The fiery politico has been making the right noises towards a federal front
Last Updated 13 July 2013, 17:22 IST

The victory of Mamata Banerjee in the 2011 Assembly polls in West Bengal is somewhat like what Rajiv Gandhi (former Prime Minster, who was assassinated in 1991) had achieved in 1984. She fired the imagination of not just her party workers but also the general public, sweeping away votes in her wake.

Not much unlike Rajiv, she squandered it away too soon, with people questioning her regime within 24 months of her coming to power. Mamata emerged the uncontested leader of a state that had been tied to the fetters of Left rule for more than three decades, with hardly any signs of change. She stood for making a difference and it was the slogan of poribartan - ‘change’ in Bengali - that drove her campaign.
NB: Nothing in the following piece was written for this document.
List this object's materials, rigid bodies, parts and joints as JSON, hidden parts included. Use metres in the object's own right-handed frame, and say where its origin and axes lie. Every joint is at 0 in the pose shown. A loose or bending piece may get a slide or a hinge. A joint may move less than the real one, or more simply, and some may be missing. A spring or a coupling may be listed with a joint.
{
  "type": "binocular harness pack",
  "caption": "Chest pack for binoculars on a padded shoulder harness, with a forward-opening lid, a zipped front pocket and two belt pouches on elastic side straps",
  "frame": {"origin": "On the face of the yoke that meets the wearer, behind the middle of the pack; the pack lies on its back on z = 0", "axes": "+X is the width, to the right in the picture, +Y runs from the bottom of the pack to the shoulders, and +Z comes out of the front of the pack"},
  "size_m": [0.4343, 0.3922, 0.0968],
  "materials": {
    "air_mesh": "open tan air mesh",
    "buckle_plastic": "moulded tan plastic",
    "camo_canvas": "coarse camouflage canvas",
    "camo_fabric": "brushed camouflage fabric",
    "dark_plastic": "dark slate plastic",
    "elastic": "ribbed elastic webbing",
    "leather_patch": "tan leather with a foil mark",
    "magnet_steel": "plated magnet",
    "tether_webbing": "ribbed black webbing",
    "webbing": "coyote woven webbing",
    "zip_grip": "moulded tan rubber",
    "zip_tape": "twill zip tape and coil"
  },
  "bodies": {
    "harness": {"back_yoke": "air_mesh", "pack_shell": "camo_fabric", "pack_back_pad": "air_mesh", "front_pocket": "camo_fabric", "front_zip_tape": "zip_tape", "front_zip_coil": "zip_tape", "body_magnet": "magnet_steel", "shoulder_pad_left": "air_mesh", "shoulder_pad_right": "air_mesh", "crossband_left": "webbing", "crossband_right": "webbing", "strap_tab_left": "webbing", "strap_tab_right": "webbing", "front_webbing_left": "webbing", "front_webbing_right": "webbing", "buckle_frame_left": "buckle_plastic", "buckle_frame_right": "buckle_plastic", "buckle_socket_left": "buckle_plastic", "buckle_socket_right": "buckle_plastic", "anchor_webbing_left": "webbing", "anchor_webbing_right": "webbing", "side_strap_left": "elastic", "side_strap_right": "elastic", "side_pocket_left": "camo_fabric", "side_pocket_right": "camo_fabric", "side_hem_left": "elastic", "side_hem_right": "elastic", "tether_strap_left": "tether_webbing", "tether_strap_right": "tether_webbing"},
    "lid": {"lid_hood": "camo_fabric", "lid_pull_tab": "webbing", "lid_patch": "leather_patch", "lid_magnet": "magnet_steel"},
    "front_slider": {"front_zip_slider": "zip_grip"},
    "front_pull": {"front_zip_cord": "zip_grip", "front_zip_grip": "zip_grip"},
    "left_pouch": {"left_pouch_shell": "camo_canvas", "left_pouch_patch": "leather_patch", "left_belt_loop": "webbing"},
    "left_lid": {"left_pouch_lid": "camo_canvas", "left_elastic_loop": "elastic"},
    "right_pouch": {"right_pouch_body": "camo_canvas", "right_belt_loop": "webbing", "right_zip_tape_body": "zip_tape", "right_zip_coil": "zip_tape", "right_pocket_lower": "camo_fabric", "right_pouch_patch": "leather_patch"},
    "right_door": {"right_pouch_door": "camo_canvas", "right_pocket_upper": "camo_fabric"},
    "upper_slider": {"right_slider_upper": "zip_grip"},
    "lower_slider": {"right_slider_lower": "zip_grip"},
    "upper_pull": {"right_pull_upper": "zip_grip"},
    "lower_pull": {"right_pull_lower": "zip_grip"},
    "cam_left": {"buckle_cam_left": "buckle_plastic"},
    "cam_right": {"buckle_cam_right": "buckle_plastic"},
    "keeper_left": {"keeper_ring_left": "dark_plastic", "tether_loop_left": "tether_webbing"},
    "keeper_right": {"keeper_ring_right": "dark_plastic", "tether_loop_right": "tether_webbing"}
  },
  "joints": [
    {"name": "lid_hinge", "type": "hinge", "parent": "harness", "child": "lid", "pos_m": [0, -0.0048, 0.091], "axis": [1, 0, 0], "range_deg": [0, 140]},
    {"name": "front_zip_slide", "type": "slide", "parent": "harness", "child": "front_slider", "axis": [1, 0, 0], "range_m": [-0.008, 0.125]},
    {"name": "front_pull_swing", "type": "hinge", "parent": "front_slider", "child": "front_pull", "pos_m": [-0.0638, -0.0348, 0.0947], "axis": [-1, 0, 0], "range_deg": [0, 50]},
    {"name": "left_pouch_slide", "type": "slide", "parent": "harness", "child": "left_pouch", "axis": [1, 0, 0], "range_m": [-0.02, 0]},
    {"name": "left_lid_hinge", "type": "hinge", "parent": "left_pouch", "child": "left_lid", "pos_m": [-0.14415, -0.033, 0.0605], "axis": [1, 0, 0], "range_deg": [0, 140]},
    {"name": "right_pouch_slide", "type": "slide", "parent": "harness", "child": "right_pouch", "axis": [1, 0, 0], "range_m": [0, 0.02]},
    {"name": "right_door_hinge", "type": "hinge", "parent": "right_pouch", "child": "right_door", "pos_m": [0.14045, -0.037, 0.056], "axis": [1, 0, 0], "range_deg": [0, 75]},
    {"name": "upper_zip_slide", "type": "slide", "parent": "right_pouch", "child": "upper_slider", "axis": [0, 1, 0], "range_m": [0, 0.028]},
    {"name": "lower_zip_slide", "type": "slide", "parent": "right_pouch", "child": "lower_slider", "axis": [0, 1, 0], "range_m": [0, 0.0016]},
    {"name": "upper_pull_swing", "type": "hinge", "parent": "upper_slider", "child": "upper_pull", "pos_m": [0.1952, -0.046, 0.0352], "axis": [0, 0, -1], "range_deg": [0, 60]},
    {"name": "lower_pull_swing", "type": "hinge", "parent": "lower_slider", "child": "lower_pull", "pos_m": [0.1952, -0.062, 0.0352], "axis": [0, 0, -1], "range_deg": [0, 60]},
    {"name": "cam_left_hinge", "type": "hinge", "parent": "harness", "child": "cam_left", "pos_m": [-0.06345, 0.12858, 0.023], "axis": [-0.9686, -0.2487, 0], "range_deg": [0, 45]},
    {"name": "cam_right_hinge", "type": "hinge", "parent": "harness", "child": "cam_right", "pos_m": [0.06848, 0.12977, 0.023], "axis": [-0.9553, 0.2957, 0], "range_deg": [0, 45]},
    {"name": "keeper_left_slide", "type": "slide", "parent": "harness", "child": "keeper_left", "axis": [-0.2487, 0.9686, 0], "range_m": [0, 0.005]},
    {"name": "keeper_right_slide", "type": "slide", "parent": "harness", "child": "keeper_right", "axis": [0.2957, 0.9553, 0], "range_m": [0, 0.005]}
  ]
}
Her preparation for the role of Chief Minister did not begin few months before the 2011 Assembly polls but since she embarked on the anti-establishment movement from Singur and subsequently at Nandigram in 2006. It became clear that Mamata was the only true opposition to the Left Front.
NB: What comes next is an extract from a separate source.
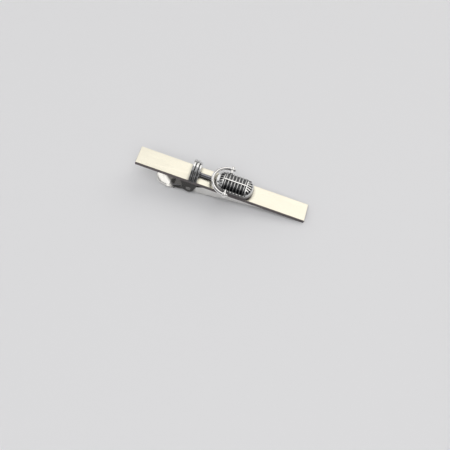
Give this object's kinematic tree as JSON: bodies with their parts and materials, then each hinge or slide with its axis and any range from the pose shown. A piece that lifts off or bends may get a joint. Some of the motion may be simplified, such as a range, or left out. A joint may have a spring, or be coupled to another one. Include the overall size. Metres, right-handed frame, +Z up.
{
  "type": "tie bar clip",
  "caption": "Flat tie bar with a sprung toothed clasp hinged underneath and a retro stage microphone ornament lying across its face.",
  "frame": {"origin": "centre of the footprint, on the table the clip lies on", "axes": "+X from the thumb tab towards the plain end of the bar, +Y away from the front edge along the hinge pin, +Z up from the table; the bar slopes down by 9.6 degrees towards +X"},
  "size_m": [0.0594, 0.013, 0.0135],
  "materials": {
    "satin_bar": "fine lengthwise satin brushing, bright plated",
    "clasp_plate": "tumbled nickel plate, darker in the folds",
    "clasp_lever": "bright nickel plate, stamped sheet",
    "pin_steel": "peened steel ends",
    "spring_steel": "drawn spring wire",
    "stand_metal": "polished, darkened in the grooves",
    "stem_metal": "polished black nickel",
    "yoke_metal": "bright polished",
    "head_metal": "polished, antiqued towards the base",
    "grille_metal": "polished ribs, black in the recesses",
    "black_enamel": "blackened recess"
  },
  "bodies": {
    "lever": {"jaw_lever": "clasp_lever"},
    "bar": {"tie_bar": "satin_bar", "clasp_base": "clasp_plate", "hinge_pin": "pin_steel", "torsion_spring": "spring_steel", "stand_foot": "stand_metal", "stand_middle_disc": "stand_metal", "stand_top_disc": "stand_metal", "stem": "stem_metal", "yoke": "yoke_metal", "pivot_boss_front": "yoke_metal", "pivot_boss_back": "yoke_metal", "pivot_screw_front": "yoke_metal", "pivot_screw_back": "yoke_metal", "head_shell": "head_metal", "head_core": "black_enamel", "front_grille": "grille_metal", "spine_bar": "yoke_metal", "crown_grille": "grille_metal", "neck_grille": "grille_metal"}
  },
  "joints": [
    {"name": "clasp_hinge", "type": "hinge", "parent": "lever", "child": "bar", "pos_m": [-0.01124, 0, 0.00284], "axis": [0, -1, 0], "range_deg": [0, 26], "stiffness_Nm_per_rad": 0.06, "springref_deg": -34.38, "deforming": ["torsion_spring"]}
  ]
}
She was the ‘Great Wall of China’ for the red brigade of Alimuddin Street (the CPM state headquarters has stood on 31, Alimuddin Street for decades, the name of the rather narrow lane becoming one with the party).

Battle-hardened and fiery rhetoric-spewing didi — the elder sister as she is addressed by her followers, along with a large part of Bengal and even the national media — grew stronger as she matched steps with the Left Front government of three decades, causing trouble wherever she went and rousing rabble, wherever she stopped. It all started with Singur, a small hamlet in the district of Hooghly, around 45 km from Kolkata.
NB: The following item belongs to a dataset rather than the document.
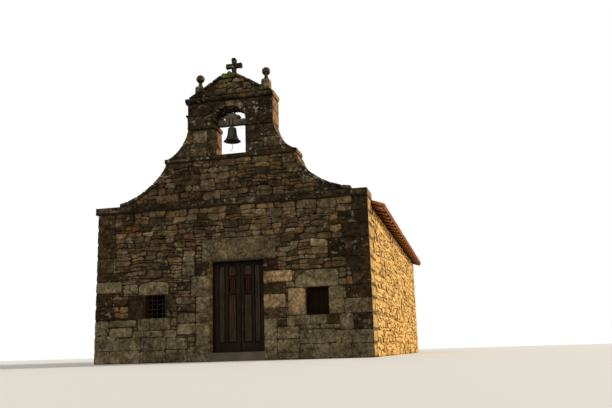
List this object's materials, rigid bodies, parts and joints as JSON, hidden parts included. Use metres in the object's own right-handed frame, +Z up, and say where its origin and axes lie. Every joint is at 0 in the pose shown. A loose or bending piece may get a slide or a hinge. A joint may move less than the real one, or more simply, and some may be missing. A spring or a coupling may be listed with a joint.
{
  "type": "small stone chapel",
  "caption": "Small rubble-stone chapel with a curved bell gable, a hung bell that swings, a double door that opens, and a tiled gable roof.",
  "frame": {"origin": "middle of the footprint with the eaves, on the ground under the walls", "axes": "+Z up, the front with the door and bell gable faces -Y, the side walls run along Y, +X is to the right seen from the front"},
  "size_m": [7.448, 12.945, 7.565],
  "materials": {
    "rubble_stone": "matte",
    "warm_stone": "matte",
    "dressed_stone": "matte",
    "belfry_stone": "matte",
    "timber": "matte",
    "door_wood": "satin",
    "roof_tile": "matte",
    "iron": "matte",
    "bronze": "matte",
    "rope": "matte"
  },
  "bodies": {
    "chapel": {"floor": "dressed_stone", "threshold": "dressed_stone", "front_wall_left": "rubble_stone", "front_wall_right": "rubble_stone", "front_wall_over_door": "rubble_stone", "left_side_wall": "warm_stone", "right_side_wall": "warm_stone", "rear_wall": "warm_stone", "door_jambs": "dressed_stone", "door_lintel": "dressed_stone", "door_back_lintel": "dressed_stone", "window_lintels": "dressed_stone", "window_jambs": "dressed_stone", "window_sills": "dressed_stone", "right_window_board": "door_wood", "lower_string_course": "belfry_stone", "gable_wall": "rubble_stone", "gable_copings": "belfry_stone", "upper_string_course": "belfry_stone", "belfry_piers": "belfry_stone", "belfry_shoulders": "belfry_stone", "bell_arch": "belfry_stone", "belfry_cornice": "belfry_stone", "pediment": "belfry_stone", "pediment_coping": "belfry_stone", "ball_finials": "belfry_stone", "cross_block": "belfry_stone", "cross": "belfry_stone", "ridge_beam": "timber", "rafters": "timber", "roof_boards": "timber", "left_roof_tiles": "roof_tile", "right_roof_tiles": "roof_tile", "ridge_tiles": "roof_tile", "door_pintles": "iron", "yoke_bearings": "iron"},
    "left_door": {"left_door_leaf": "door_wood", "left_door_ironwork": "iron"},
    "right_door": {"right_door_leaf": "door_wood", "right_door_ironwork": "iron"},
    "swinging_bell": {"bell_yoke": "timber", "yoke_ironwork": "iron", "bell": "bronze"},
    "clapper_and_rope": {"clapper": "iron", "bell_rope": "rope"}
  },
  "joints": [
    {"name": "left_door_hinge", "type": "hinge", "parent": "chapel", "child": "left_door", "pos_m": [-0.477, -6.0915, 1.29], "axis": [0, 0, 1], "range_deg": [0, 90]},
    {"name": "right_door_hinge", "type": "hinge", "parent": "chapel", "child": "right_door", "pos_m": [0.917, -6.0915, 1.29], "axis": [0, 0, -1], "range_deg": [0, 90]},
    {"name": "bell_swing", "type": "hinge", "parent": "chapel", "child": "swinging_bell", "pos_m": [0.08, -6.1325, 5.79], "axis": [1, 0, 0], "range_deg": [-60, 60]},
    {"name": "clapper_swing", "type": "hinge", "parent": "swinging_bell", "child": "clapper_and_rope", "pos_m": [0.05, -6.1325, 5.63], "axis": [1, 0, 0], "range_deg": [-20, 20]}
  ]
}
A section of local farmers refused to part with their land in the face of extreme force from the administration, which was trying to acquire around 1,000 acres of multi-crop land so that Tata Motors could set up a factory to manufacture its much-hyped cheap car, Nano. Getting a whiff of the resistance brewing, Mamata jumped into the fray and took over the movement.

Her hands were further strengthened when she managed to beat the Left at its own game of intimidation, often violent, at Nandigram in East Midnapore, around 180 km from the state capital. The CPM-led government planned a chemical hub there, driving away around 75,000 people from their home of generations.

Singur changed everything. Apprehensions of forcible land acquisition under the Left regime spread like wildfire and  Trinamool emerged the strongest voice, with people from across Bengal rallying behind didi. She found further voice in Kolkata’s intelligentsia and Bengal’s cultural elite, who came out on the streets in her favour.
Things, however, changed within months of Mamata coming to power.

Although the Left was still ostracised, the intelligentsia, including the likes of Magsaysay Award winning author-activist Mahashweta Devi, filmmaker Aparna Sen and social activist Medha Patkar started expressing concern over the new regime. The very issues that brought Mamata to power seemed worst-hit in her Bengal, pointed out academic Sunando Sanyal.

“Law and order situation is dismal with Bengal emerging a state with probably the highest rate in crimes against women; civil liberties are at peril. The media is being asked to pursue self-censorship. Anybody questioning her ways is being branded a Maoist. She seems as bad as the Left,” said Sanyal, who was an ardent Mamata supporter until his decision to resign from the government committees he was associated with under Mamata’s government.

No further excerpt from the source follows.